§ Task goal: Copy these lines exactly and nothing else: from the line holding "before = set(bpy.data.objects)" to the line holding "bpy.data.objects.remove(obj)", both lines included.
[Start of Raw data]
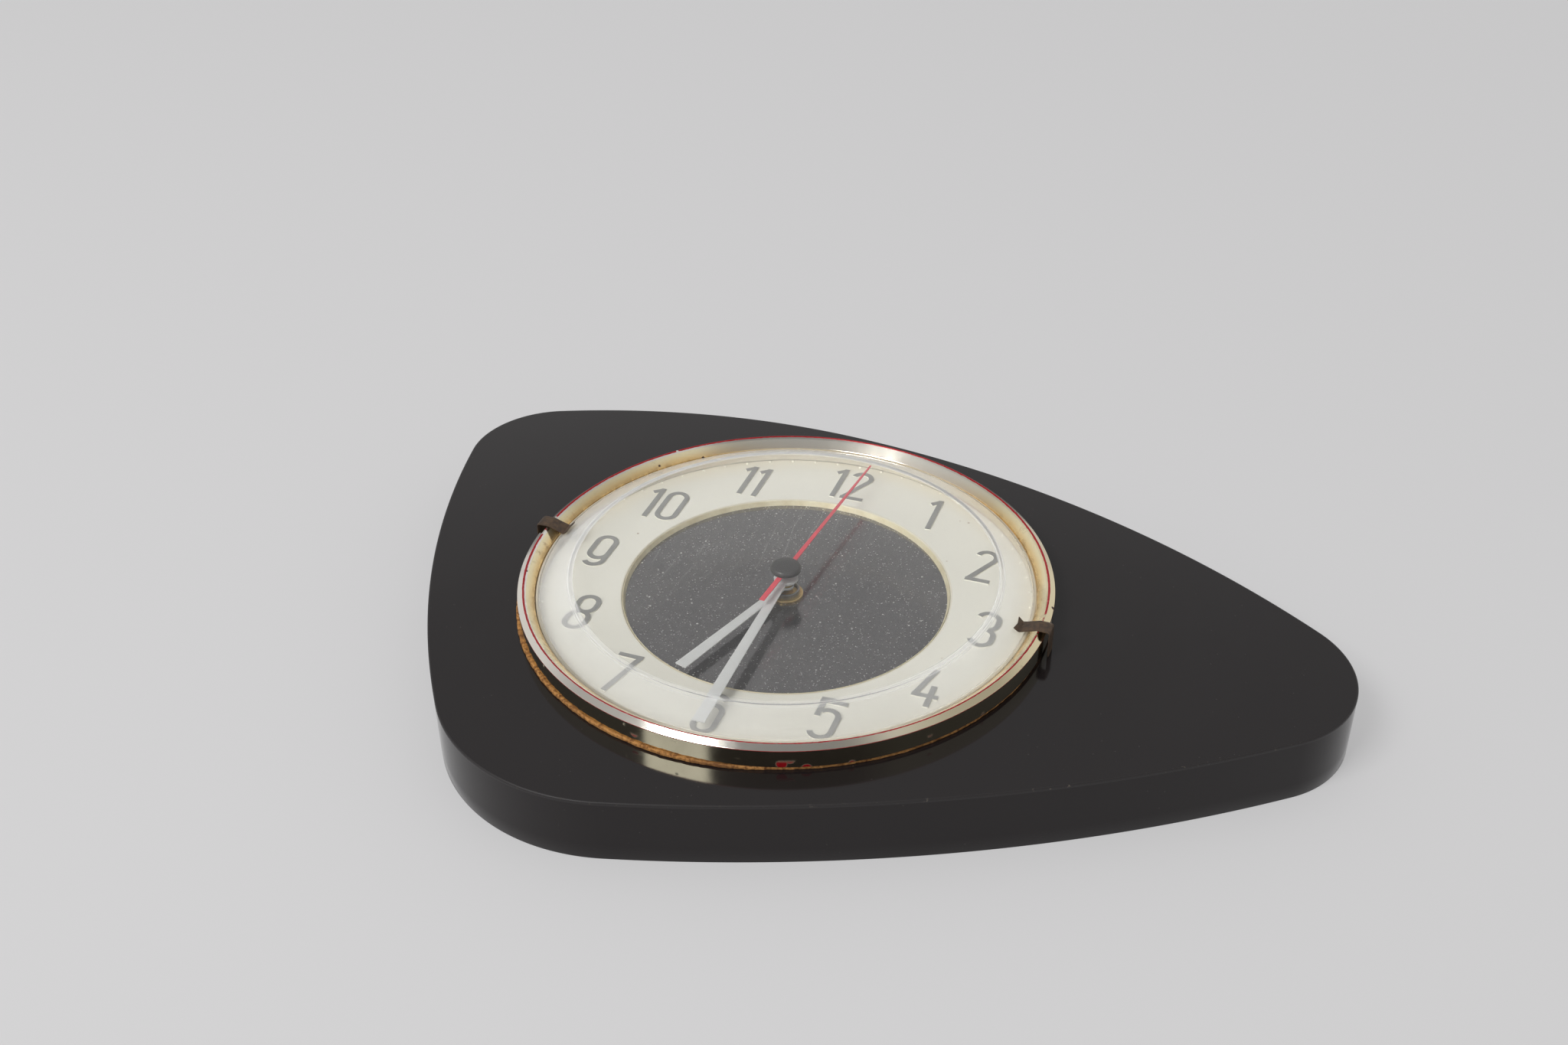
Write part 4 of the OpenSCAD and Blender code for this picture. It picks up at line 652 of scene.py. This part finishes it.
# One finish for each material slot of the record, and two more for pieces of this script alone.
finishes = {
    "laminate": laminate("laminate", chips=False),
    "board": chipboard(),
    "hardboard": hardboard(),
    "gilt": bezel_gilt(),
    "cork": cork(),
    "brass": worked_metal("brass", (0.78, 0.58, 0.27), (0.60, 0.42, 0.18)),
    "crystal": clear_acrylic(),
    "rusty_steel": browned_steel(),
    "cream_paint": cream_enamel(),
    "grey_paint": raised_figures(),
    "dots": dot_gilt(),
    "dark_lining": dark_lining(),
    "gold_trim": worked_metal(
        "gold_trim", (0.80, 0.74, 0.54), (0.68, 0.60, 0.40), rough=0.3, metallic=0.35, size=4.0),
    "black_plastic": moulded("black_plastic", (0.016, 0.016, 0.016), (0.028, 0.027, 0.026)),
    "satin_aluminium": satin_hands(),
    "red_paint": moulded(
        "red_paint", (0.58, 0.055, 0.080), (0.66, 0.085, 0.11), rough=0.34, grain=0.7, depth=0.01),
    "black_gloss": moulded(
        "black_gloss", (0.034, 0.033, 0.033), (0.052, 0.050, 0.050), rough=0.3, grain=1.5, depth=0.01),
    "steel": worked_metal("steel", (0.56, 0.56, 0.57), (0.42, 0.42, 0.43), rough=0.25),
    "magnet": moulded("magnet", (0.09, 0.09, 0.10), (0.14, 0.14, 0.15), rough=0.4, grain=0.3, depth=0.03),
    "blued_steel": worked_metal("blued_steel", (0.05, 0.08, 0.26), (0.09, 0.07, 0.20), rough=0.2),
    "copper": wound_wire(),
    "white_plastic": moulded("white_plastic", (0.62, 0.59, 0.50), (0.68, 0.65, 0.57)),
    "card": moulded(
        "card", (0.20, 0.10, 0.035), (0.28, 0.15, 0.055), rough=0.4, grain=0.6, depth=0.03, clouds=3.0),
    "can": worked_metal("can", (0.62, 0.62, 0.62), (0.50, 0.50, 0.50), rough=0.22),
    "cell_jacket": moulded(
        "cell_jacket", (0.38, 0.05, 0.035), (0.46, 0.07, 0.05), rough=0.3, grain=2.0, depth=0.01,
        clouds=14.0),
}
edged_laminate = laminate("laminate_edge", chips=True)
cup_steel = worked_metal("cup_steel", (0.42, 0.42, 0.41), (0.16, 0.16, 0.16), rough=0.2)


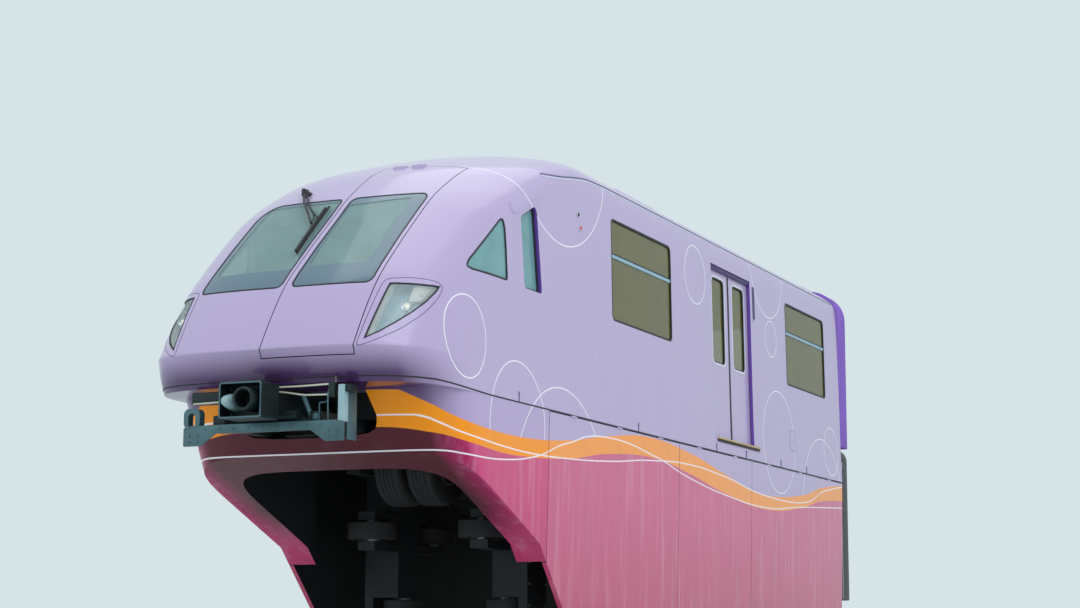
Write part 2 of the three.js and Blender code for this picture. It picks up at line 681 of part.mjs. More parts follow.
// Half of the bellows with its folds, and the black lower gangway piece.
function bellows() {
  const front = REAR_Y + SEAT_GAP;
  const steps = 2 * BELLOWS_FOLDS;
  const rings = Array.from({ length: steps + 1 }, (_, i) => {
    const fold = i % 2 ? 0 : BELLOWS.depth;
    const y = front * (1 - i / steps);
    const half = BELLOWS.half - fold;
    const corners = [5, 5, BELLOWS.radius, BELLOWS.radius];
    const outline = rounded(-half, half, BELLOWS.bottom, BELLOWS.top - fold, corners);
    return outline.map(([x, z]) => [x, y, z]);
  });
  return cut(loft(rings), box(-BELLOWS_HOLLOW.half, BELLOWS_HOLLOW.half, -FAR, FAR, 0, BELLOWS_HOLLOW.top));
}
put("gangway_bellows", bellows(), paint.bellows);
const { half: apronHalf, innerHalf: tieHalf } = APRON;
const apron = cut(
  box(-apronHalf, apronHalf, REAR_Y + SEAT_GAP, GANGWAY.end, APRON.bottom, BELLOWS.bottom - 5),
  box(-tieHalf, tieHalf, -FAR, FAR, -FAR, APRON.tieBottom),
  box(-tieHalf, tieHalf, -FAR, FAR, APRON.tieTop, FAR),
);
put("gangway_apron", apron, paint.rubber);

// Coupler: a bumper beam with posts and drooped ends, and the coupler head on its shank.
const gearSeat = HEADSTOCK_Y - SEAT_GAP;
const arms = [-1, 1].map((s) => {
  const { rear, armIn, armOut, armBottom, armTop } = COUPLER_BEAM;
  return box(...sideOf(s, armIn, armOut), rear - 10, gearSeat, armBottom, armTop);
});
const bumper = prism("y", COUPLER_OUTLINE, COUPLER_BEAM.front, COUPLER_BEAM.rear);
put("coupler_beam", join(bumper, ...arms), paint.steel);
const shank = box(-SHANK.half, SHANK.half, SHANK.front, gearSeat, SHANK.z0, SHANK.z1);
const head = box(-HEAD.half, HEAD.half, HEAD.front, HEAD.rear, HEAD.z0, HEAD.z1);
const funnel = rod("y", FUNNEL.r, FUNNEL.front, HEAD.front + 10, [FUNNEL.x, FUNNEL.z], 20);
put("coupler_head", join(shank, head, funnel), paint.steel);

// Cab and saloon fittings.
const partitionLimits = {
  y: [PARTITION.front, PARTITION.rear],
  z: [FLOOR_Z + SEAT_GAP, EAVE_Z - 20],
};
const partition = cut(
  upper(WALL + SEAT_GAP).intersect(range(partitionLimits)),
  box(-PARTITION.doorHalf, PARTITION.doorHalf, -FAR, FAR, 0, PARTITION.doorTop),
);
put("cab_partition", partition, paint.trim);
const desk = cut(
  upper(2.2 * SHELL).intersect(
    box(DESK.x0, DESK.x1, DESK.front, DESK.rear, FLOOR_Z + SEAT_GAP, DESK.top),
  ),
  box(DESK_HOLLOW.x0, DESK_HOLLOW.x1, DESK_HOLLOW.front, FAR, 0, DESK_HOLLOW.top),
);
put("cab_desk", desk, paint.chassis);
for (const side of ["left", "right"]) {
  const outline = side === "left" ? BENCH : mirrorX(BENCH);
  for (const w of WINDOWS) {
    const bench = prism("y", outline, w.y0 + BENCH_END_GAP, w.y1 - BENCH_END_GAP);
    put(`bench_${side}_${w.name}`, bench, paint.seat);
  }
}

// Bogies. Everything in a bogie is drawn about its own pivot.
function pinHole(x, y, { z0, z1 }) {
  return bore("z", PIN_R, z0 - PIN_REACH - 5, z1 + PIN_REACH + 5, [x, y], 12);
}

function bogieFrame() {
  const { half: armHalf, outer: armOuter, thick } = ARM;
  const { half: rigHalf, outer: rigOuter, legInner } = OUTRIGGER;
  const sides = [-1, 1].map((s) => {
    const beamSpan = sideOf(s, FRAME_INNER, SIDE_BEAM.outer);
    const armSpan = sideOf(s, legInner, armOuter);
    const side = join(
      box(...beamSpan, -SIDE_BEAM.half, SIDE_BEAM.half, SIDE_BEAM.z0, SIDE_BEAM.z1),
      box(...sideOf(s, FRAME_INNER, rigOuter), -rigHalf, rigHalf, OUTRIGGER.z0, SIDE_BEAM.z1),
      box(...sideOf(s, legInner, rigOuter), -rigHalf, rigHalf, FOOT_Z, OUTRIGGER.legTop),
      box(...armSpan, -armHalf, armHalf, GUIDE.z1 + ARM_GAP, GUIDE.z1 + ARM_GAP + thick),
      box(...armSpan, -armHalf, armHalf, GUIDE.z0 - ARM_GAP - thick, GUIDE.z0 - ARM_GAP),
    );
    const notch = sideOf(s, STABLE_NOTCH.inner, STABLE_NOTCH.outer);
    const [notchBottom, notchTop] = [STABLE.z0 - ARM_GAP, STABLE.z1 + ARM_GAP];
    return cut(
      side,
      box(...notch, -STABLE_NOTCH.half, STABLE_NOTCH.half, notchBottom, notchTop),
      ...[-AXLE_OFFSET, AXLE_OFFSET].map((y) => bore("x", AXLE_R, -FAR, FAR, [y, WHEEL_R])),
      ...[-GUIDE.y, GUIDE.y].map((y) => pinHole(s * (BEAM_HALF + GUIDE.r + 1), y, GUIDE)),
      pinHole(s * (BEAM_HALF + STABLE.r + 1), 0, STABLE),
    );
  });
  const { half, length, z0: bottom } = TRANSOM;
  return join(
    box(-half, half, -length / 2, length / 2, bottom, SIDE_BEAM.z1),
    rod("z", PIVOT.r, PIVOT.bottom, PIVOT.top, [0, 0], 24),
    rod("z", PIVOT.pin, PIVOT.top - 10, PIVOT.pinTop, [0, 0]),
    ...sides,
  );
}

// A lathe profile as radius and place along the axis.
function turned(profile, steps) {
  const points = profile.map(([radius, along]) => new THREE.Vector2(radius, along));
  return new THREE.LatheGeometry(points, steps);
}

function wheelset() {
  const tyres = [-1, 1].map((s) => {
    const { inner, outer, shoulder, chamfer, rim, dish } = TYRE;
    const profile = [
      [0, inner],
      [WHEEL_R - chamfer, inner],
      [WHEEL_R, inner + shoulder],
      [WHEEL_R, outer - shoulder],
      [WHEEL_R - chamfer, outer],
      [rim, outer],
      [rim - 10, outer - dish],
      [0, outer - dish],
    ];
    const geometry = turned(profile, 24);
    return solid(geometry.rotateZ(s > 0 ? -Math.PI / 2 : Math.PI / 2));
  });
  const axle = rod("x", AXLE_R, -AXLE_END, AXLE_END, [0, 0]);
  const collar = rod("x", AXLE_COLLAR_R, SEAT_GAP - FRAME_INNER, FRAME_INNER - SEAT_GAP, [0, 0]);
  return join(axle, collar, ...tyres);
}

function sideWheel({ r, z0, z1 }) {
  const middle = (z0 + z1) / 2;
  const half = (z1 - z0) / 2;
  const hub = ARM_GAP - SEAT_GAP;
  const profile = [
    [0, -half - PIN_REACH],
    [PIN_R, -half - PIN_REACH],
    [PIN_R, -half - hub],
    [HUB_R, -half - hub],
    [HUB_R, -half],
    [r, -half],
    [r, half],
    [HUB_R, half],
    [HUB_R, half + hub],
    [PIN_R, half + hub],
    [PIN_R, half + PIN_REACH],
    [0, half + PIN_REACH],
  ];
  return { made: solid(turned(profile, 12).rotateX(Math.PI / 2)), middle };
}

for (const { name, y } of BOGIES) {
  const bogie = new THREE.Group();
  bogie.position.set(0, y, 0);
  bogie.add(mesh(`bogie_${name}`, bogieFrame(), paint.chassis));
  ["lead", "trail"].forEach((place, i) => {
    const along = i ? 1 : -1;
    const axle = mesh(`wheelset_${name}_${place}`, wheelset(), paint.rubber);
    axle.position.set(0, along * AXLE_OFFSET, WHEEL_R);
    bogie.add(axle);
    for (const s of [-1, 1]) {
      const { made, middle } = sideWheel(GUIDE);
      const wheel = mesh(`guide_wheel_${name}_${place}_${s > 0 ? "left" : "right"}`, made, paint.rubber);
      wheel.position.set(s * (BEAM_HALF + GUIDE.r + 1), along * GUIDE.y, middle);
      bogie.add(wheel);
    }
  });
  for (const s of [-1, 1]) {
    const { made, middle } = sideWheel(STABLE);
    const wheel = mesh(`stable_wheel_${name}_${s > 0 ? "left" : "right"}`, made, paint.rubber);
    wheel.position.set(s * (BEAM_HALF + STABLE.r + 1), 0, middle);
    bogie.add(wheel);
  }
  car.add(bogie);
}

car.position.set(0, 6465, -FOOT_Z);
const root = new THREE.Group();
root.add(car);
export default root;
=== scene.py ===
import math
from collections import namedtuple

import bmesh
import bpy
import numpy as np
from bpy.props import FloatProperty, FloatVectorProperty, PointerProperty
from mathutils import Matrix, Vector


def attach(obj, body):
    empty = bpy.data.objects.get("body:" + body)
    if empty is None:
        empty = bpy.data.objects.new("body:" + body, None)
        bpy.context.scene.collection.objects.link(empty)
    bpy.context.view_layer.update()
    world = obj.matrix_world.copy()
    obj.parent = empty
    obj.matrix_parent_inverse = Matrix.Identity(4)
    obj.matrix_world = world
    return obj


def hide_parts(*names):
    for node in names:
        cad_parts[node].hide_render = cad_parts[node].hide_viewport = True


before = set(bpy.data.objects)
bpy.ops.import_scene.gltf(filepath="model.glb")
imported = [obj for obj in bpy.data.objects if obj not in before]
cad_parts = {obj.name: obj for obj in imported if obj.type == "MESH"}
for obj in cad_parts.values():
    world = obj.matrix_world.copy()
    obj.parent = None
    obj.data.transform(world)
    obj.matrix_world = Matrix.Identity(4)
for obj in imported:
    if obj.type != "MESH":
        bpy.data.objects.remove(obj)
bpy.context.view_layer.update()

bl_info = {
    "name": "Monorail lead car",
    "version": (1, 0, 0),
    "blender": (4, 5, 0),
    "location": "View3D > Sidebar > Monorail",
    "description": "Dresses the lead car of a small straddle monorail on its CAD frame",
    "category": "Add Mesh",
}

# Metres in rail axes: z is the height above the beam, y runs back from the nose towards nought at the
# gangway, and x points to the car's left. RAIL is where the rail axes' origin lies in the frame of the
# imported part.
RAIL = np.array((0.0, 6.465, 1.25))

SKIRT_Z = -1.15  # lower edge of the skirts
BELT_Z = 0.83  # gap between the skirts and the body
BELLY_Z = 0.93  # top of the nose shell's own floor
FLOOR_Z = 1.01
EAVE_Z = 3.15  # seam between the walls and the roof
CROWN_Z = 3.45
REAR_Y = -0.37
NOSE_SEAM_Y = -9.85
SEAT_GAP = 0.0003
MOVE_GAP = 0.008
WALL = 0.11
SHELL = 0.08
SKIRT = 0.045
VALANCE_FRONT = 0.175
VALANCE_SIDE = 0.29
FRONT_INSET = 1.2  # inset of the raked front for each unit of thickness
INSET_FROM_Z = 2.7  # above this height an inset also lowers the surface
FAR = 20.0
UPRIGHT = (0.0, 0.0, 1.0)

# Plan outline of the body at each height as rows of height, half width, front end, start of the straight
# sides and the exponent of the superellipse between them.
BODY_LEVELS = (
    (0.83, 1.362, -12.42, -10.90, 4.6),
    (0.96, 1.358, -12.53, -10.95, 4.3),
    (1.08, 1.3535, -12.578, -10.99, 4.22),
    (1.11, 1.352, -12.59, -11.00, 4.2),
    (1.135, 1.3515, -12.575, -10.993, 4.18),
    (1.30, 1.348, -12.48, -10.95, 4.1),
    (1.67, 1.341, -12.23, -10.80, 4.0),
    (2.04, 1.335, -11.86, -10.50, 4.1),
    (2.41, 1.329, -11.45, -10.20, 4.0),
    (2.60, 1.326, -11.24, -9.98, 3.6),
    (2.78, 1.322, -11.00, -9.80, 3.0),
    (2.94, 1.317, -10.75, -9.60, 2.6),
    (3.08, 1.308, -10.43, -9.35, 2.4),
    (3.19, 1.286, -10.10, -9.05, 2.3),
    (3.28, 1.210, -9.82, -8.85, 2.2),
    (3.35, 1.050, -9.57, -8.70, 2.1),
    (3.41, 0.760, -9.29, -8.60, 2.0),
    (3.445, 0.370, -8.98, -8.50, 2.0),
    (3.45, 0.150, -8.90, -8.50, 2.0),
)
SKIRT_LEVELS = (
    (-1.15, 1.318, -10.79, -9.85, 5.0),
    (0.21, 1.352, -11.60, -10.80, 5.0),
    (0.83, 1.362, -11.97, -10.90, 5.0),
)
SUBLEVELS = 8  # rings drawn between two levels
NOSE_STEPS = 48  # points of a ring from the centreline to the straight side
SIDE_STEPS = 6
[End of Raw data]
§ Response for this exercise:
before = set(bpy.data.objects)
bpy.ops.import_scene.gltf(filepath="model.glb")
imported = [obj for obj in bpy.data.objects if obj not in before]
cad_parts = {obj.name: obj for obj in imported if obj.type == "MESH"}
for obj in cad_parts.values():
    world = obj.matrix_world.copy()
    obj.parent = None
    obj.data.transform(world)
    obj.matrix_world = Matrix.Identity(4)
for obj in imported:
    if obj.type != "MESH":
        bpy.data.objects.remove(obj)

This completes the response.